### EXERCISE:
Quote the data below in full, please, without altering anything.

───── INFORMATION PROVIDED ─────

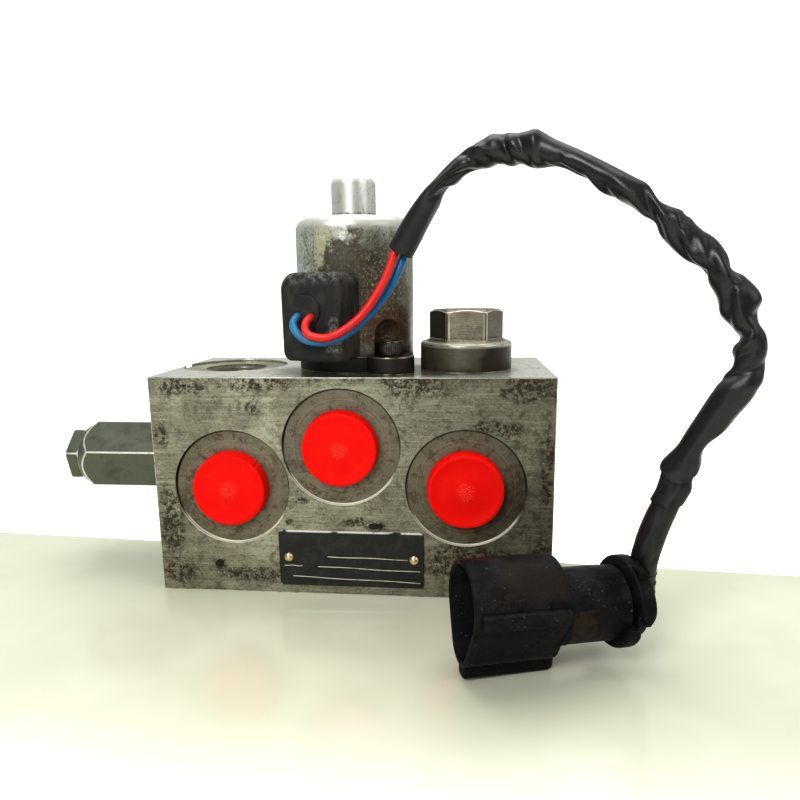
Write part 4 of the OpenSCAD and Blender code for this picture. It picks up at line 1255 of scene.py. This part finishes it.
def build():
    make_camera()
    red_wire = make_wire("wire_red", WIRE_RED_ROUTE)
    blue_wire = make_wire("wire_blue", WIRE_BLUE_ROUTE)
    connector = make_connector_shell()
    clamp = make_rear_clamp()
    elbow = make_elbow()
    sleeve = make_sleeve()
    make_stage()
    make_light()

    steel = block_steel()
    edge = worn_edge("block_edge")
    block = refined("valve_block", 0.35, block_edge)
    dull_rims(block)
    wear(block, steel, edge)
    bright = plain_metal("thread_steel", (0.45, 0.44, 0.38), 0.32, (0.16, 0.13, 0.08), size=4)
    top_wall = Vector((-57.4, 5.6, 87.6)) * MM
    wear(thread_ring("top_port_thread", (0, 0, 1), top_wall, 16), bright)
    for name, node in (("left", "cap_left"), ("middle", "cap_middle"), ("right", "cap_right")):
        centre = middle(node)
        mouth = Vector((centre.x, -29.6 * MM, centre.z))
        wear(thread_ring(name + "_port_thread", (0, -1, 0), mouth, 16), bright)

    red = cap_red()
    for node in ("cap_left", "cap_middle", "cap_right"):
        wear(make_cap(node), red)
    rules = make_nameplate()
    wear(bpy.data.objects["nameplate_plate"], plate_black())
    wear(rules, plain_metal("plate_rules", (0.78, 0.77, 0.70), 0.3, (0.12, 0.11, 0.09), size=3))
    brass = plain_metal("brass", (0.80, 0.66, 0.38), 0.25, (0.30, 0.22, 0.10), size=2)
    wear(frame["nodes"]["nameplate_rivets"], brass)

    flange_edge = worn_edge("flange_edge", (0.42, 0.38, 0.30), (0.05, 0.03, 0.015))
    flange = plain_metal("flange_steel", (0.014, 0.011, 0.007), 0.5, (0.045, 0.02, 0.008), 0.2)
    wear(refined("base_flange", 0.5), flange, flange_edge)
    screw = plain_metal("screw_steel", (0.10, 0.09, 0.075), 0.28, (0.02, 0.015, 0.01), size=2)
    wear(make_flange_screws(), screw)
    zinc = can_zinc()
    wear(refined("solenoid_can", 0.35), zinc, zinc)
    tube = tube_steel()
    wear(refined("core_tube", 0.2), tube, tube)

    rubber = boot_rubber()
    wear(make_boot(), rubber)
    wear(elbow, rubber)
    wear(make_grommet(), rubber)
    wear(red_wire, wire_finish("wire_red", (0.60, 0.009, 0.006), (0.34, 0.004, 0.003), (0.66, 0.04, 0.03)))
    wear(blue_wire, wire_finish("wire_blue", (0.004, 0.13, 0.31), (0.002, 0.06, 0.15), (0.05, 0.23, 0.38)))
    wear(sleeve, sleeve_pvc())
    plastic = connector_plastic()
    wear(connector, plastic)
    wear(clamp, plastic)

    plug = plug_steel()
    plug_edge = worn_edge("plug_edge", (0.62, 0.60, 0.52), (0.2, 0.17, 0.12))
    wear(refined("top_plug", 0.3), plug, plug_edge)
    relief = plain_metal("relief_steel", (0.15, 0.16, 0.125), 0.34, (0.07, 0.07, 0.048), 0.6, 9, 0.02)
    # The relief valve's edges are worn bare metal, made brighter as a painted highlight.
    relief_worn_and_highlit_edge = worn_edge("relief_worn_and_highlit_edge", (0.82, 0.84, 0.78), (0.5, 0.52, 0.46))
    wear(refined("relief_body", 0.5), relief, relief_worn_and_highlit_edge)
    wear(refined("cap_nut", 0.45), relief, relief_worn_and_highlit_edge)

    inner = {name: plain_metal(name, *look) for name, look in INNER_METALS.items()}
    inner.update({"plug_steel": plug, "boot_rubber": rubber})
    slots = {s["node"]: s["material_slot"] for s in frame["record"]["subparts"]}
    for node, piece in frame["nodes"].items():
        if not piece.hide_render and slots[node] in inner:
            wear(piece, inner[slots[node]])


build()
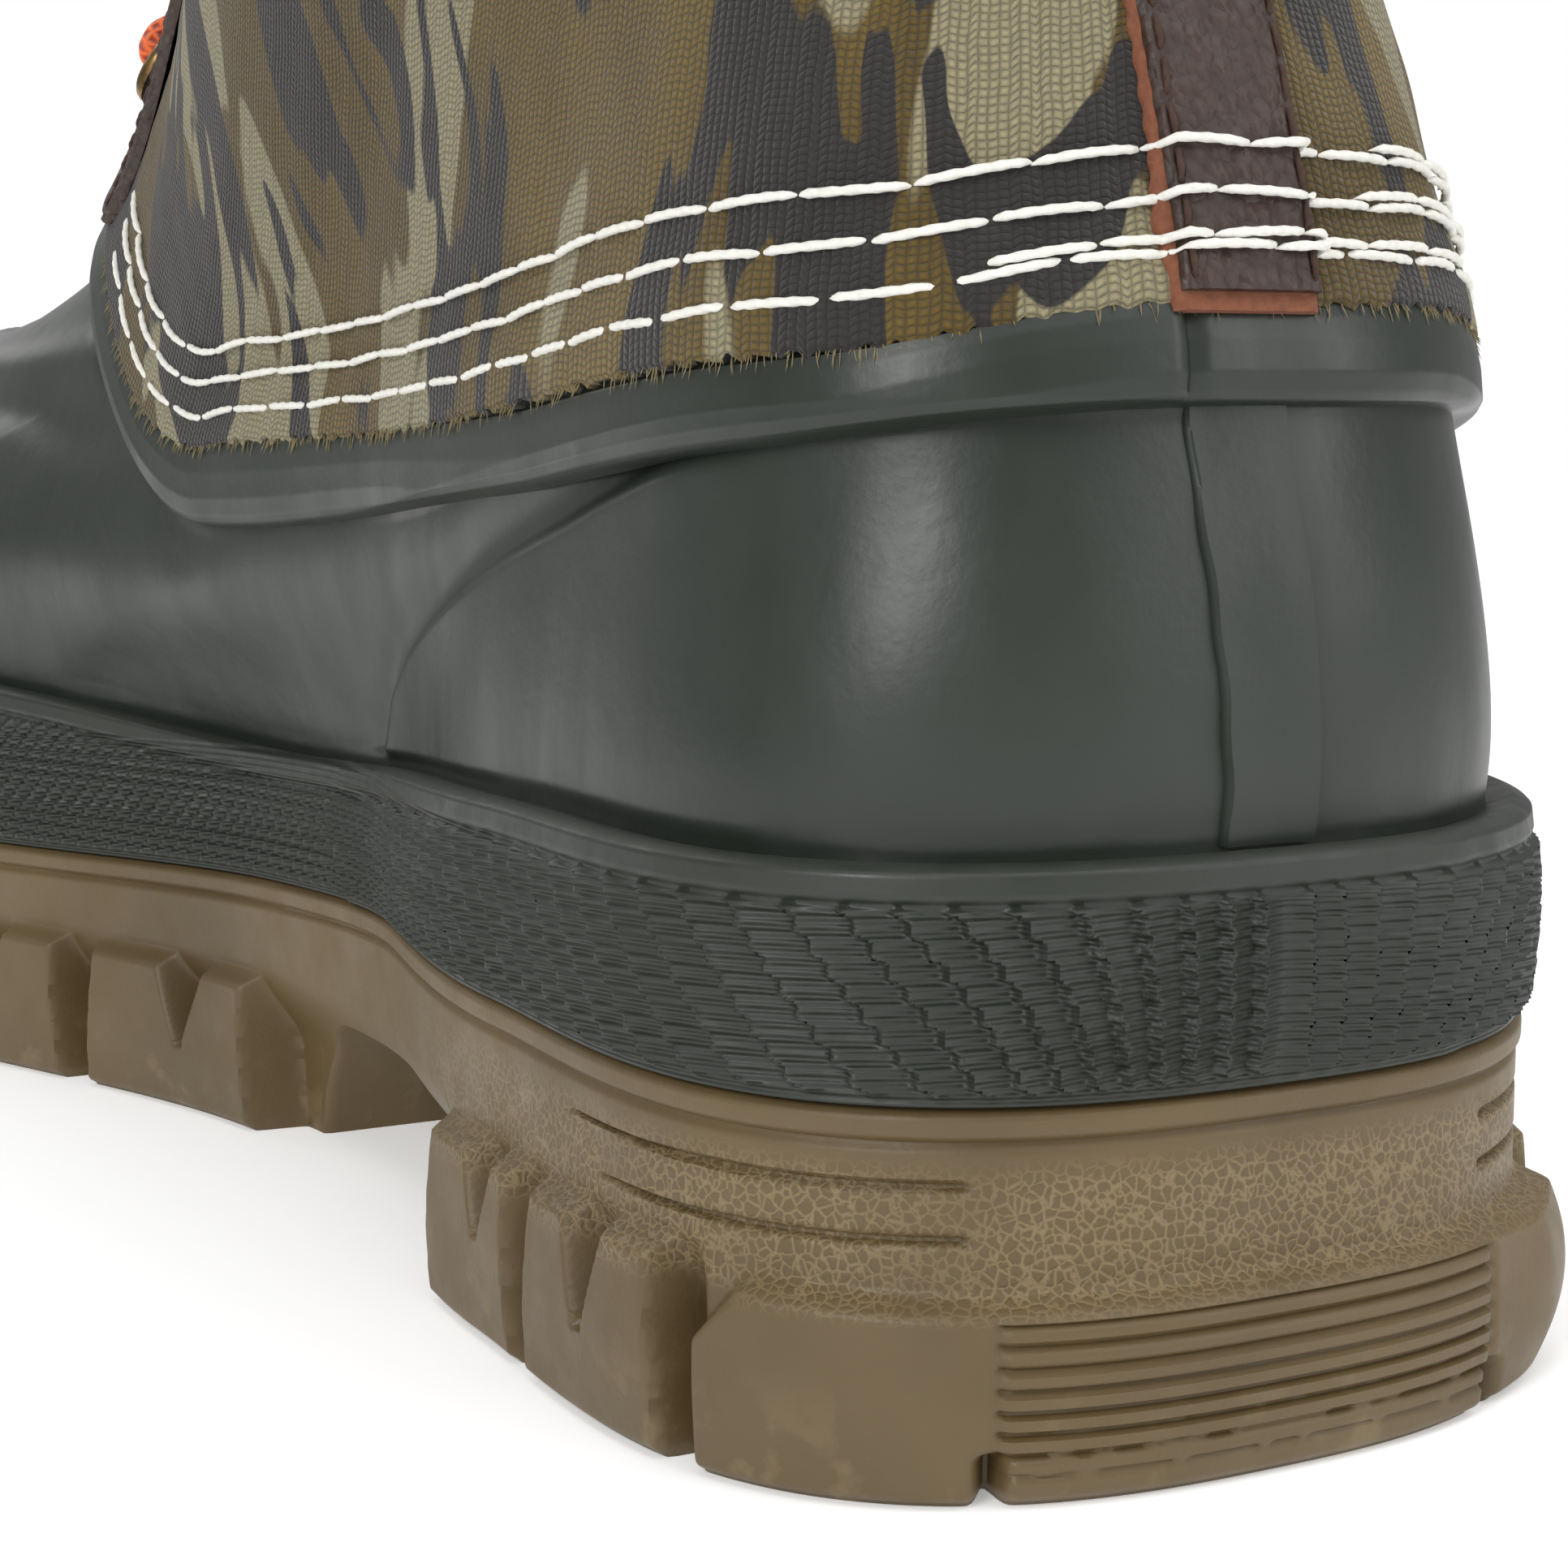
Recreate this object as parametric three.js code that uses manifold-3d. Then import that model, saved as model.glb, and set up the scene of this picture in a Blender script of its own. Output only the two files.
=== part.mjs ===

─────

### TASK RESULT:
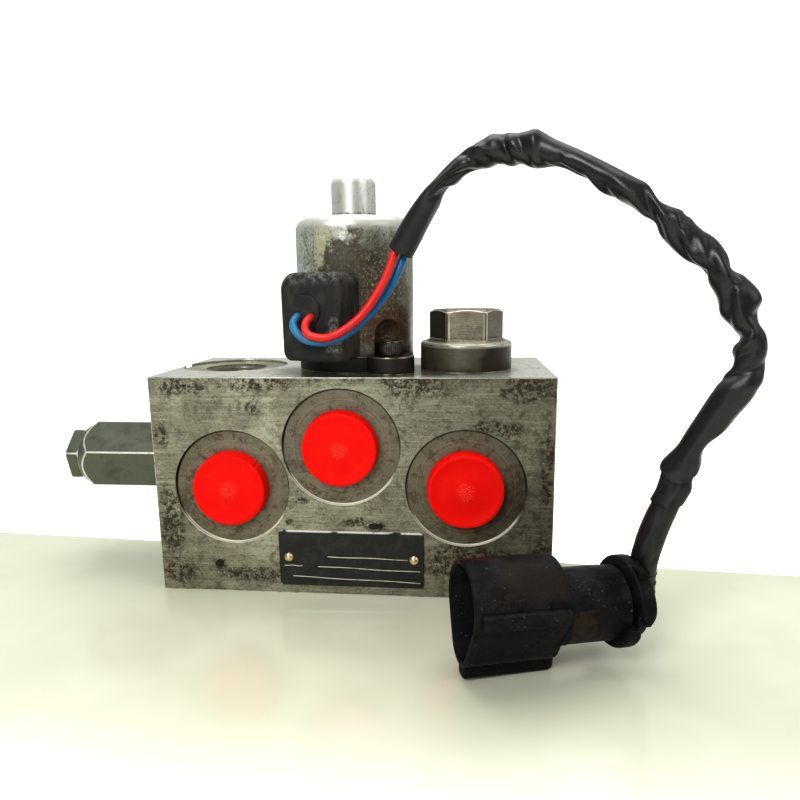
Write part 4 of the OpenSCAD and Blender code for this picture. It picks up at line 1255 of scene.py. This part finishes it.
def build():
    make_camera()
    red_wire = make_wire("wire_red", WIRE_RED_ROUTE)
    blue_wire = make_wire("wire_blue", WIRE_BLUE_ROUTE)
    connector = make_connector_shell()
    clamp = make_rear_clamp()
    elbow = make_elbow()
    sleeve = make_sleeve()
    make_stage()
    make_light()

    steel = block_steel()
    edge = worn_edge("block_edge")
    block = refined("valve_block", 0.35, block_edge)
    dull_rims(block)
    wear(block, steel, edge)
    bright = plain_metal("thread_steel", (0.45, 0.44, 0.38), 0.32, (0.16, 0.13, 0.08), size=4)
    top_wall = Vector((-57.4, 5.6, 87.6)) * MM
    wear(thread_ring("top_port_thread", (0, 0, 1), top_wall, 16), bright)
    for name, node in (("left", "cap_left"), ("middle", "cap_middle"), ("right", "cap_right")):
        centre = middle(node)
        mouth = Vector((centre.x, -29.6 * MM, centre.z))
        wear(thread_ring(name + "_port_thread", (0, -1, 0), mouth, 16), bright)

    red = cap_red()
    for node in ("cap_left", "cap_middle", "cap_right"):
        wear(make_cap(node), red)
    rules = make_nameplate()
    wear(bpy.data.objects["nameplate_plate"], plate_black())
    wear(rules, plain_metal("plate_rules", (0.78, 0.77, 0.70), 0.3, (0.12, 0.11, 0.09), size=3))
    brass = plain_metal("brass", (0.80, 0.66, 0.38), 0.25, (0.30, 0.22, 0.10), size=2)
    wear(frame["nodes"]["nameplate_rivets"], brass)

    flange_edge = worn_edge("flange_edge", (0.42, 0.38, 0.30), (0.05, 0.03, 0.015))
    flange = plain_metal("flange_steel", (0.014, 0.011, 0.007), 0.5, (0.045, 0.02, 0.008), 0.2)
    wear(refined("base_flange", 0.5), flange, flange_edge)
    screw = plain_metal("screw_steel", (0.10, 0.09, 0.075), 0.28, (0.02, 0.015, 0.01), size=2)
    wear(make_flange_screws(), screw)
    zinc = can_zinc()
    wear(refined("solenoid_can", 0.35), zinc, zinc)
    tube = tube_steel()
    wear(refined("core_tube", 0.2), tube, tube)

    rubber = boot_rubber()
    wear(make_boot(), rubber)
    wear(elbow, rubber)
    wear(make_grommet(), rubber)
    wear(red_wire, wire_finish("wire_red", (0.60, 0.009, 0.006), (0.34, 0.004, 0.003), (0.66, 0.04, 0.03)))
    wear(blue_wire, wire_finish("wire_blue", (0.004, 0.13, 0.31), (0.002, 0.06, 0.15), (0.05, 0.23, 0.38)))
    wear(sleeve, sleeve_pvc())
    plastic = connector_plastic()
    wear(connector, plastic)
    wear(clamp, plastic)

    plug = plug_steel()
    plug_edge = worn_edge("plug_edge", (0.62, 0.60, 0.52), (0.2, 0.17, 0.12))
    wear(refined("top_plug", 0.3), plug, plug_edge)
    relief = plain_metal("relief_steel", (0.15, 0.16, 0.125), 0.34, (0.07, 0.07, 0.048), 0.6, 9, 0.02)
    # The relief valve's edges are worn bare metal, made brighter as a painted highlight.
    relief_worn_and_highlit_edge = worn_edge("relief_worn_and_highlit_edge", (0.82, 0.84, 0.78), (0.5, 0.52, 0.46))
    wear(refined("relief_body", 0.5), relief, relief_worn_and_highlit_edge)
    wear(refined("cap_nut", 0.45), relief, relief_worn_and_highlit_edge)

    inner = {name: plain_metal(name, *look) for name, look in INNER_METALS.items()}
    inner.update({"plug_steel": plug, "boot_rubber": rubber})
    slots = {s["node"]: s["material_slot"] for s in frame["record"]["subparts"]}
    for node, piece in frame["nodes"].items():
        if not piece.hide_render and slots[node] in inner:
            wear(piece, inner[slots[node]])


build()
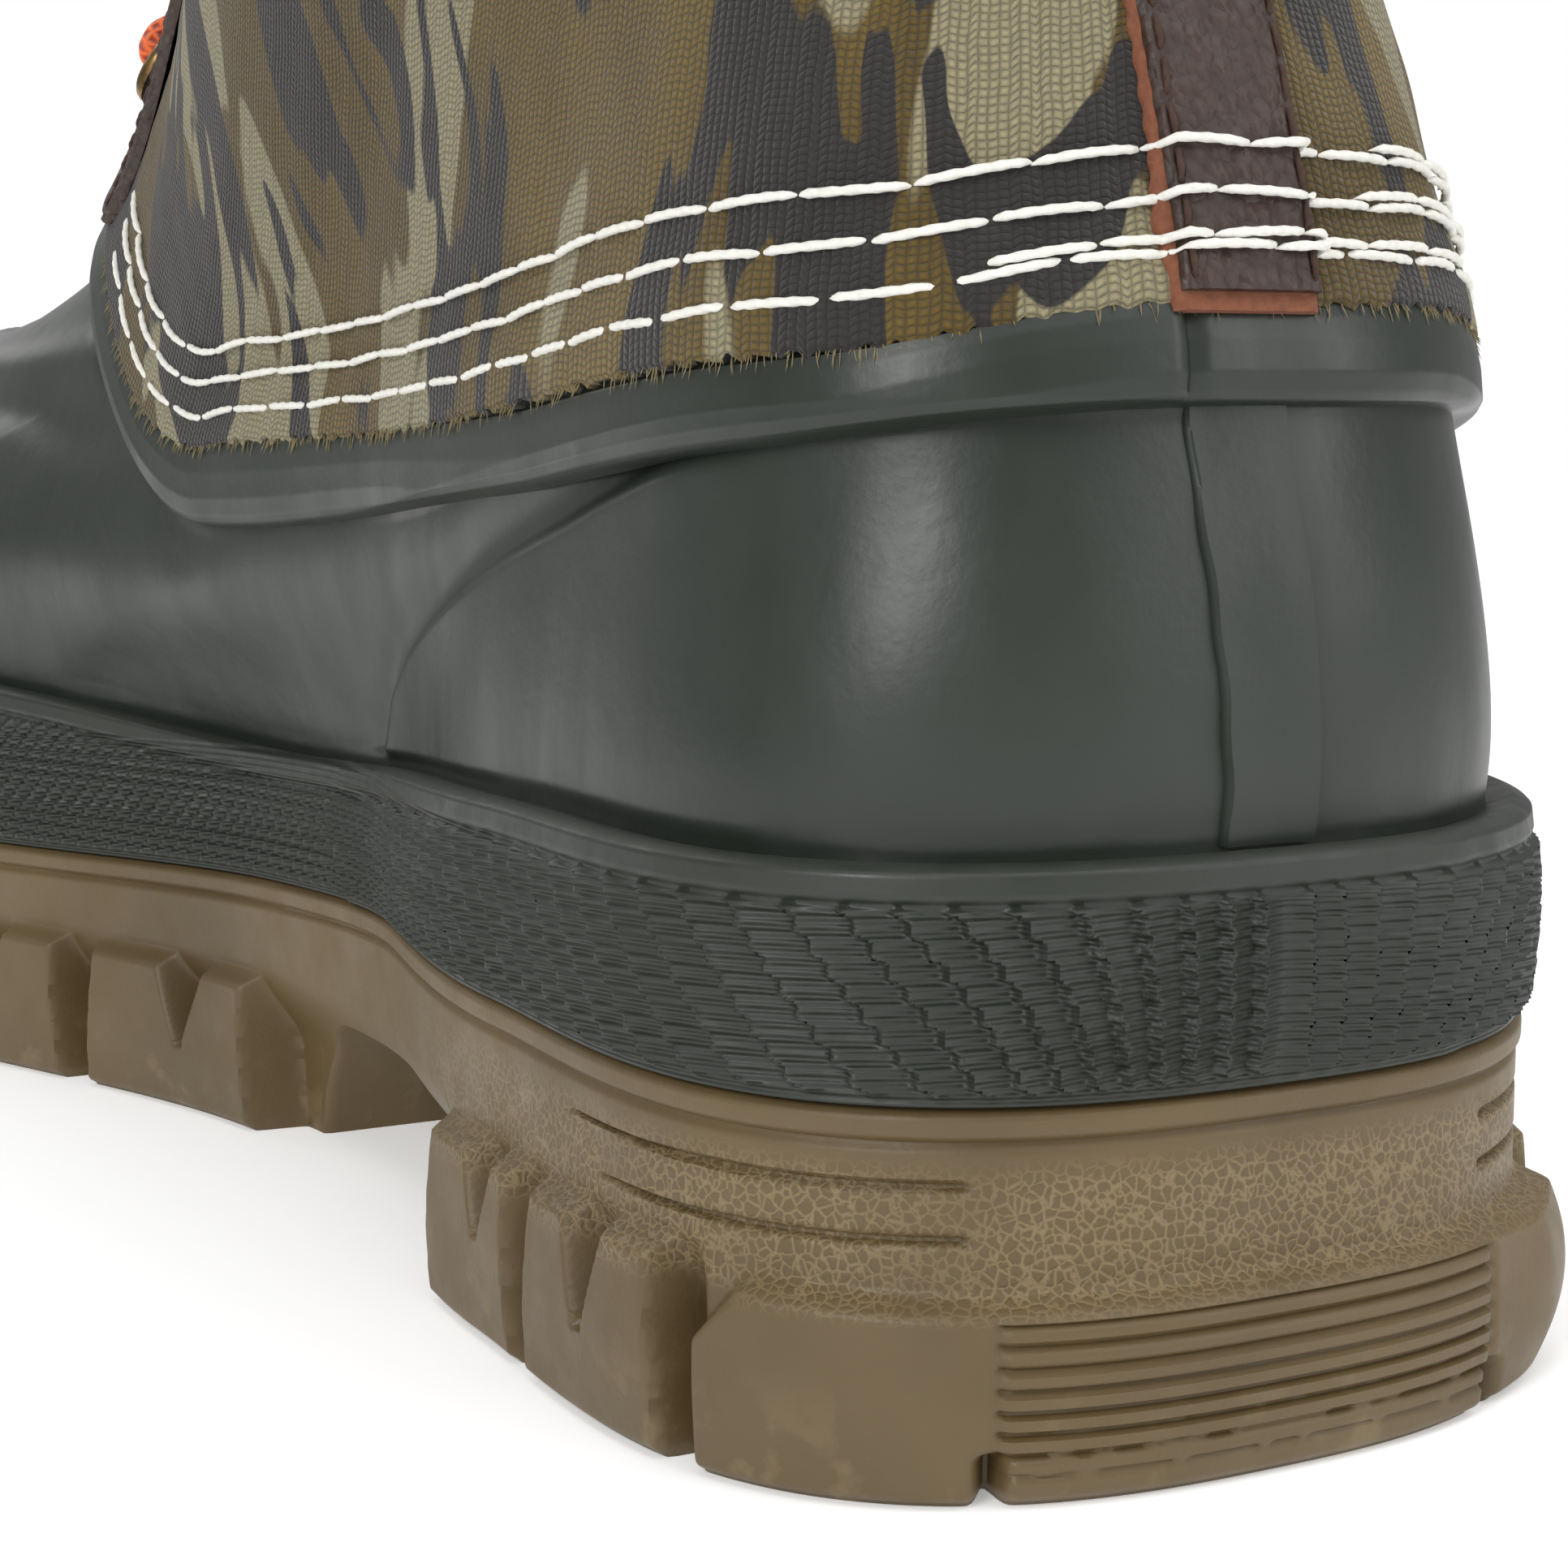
Recreate this object as parametric three.js code that uses manifold-3d. Then import that model, saved as model.glb, and set up the scene of this picture in a Blender script of its own. Output only the two files.
=== part.mjs ===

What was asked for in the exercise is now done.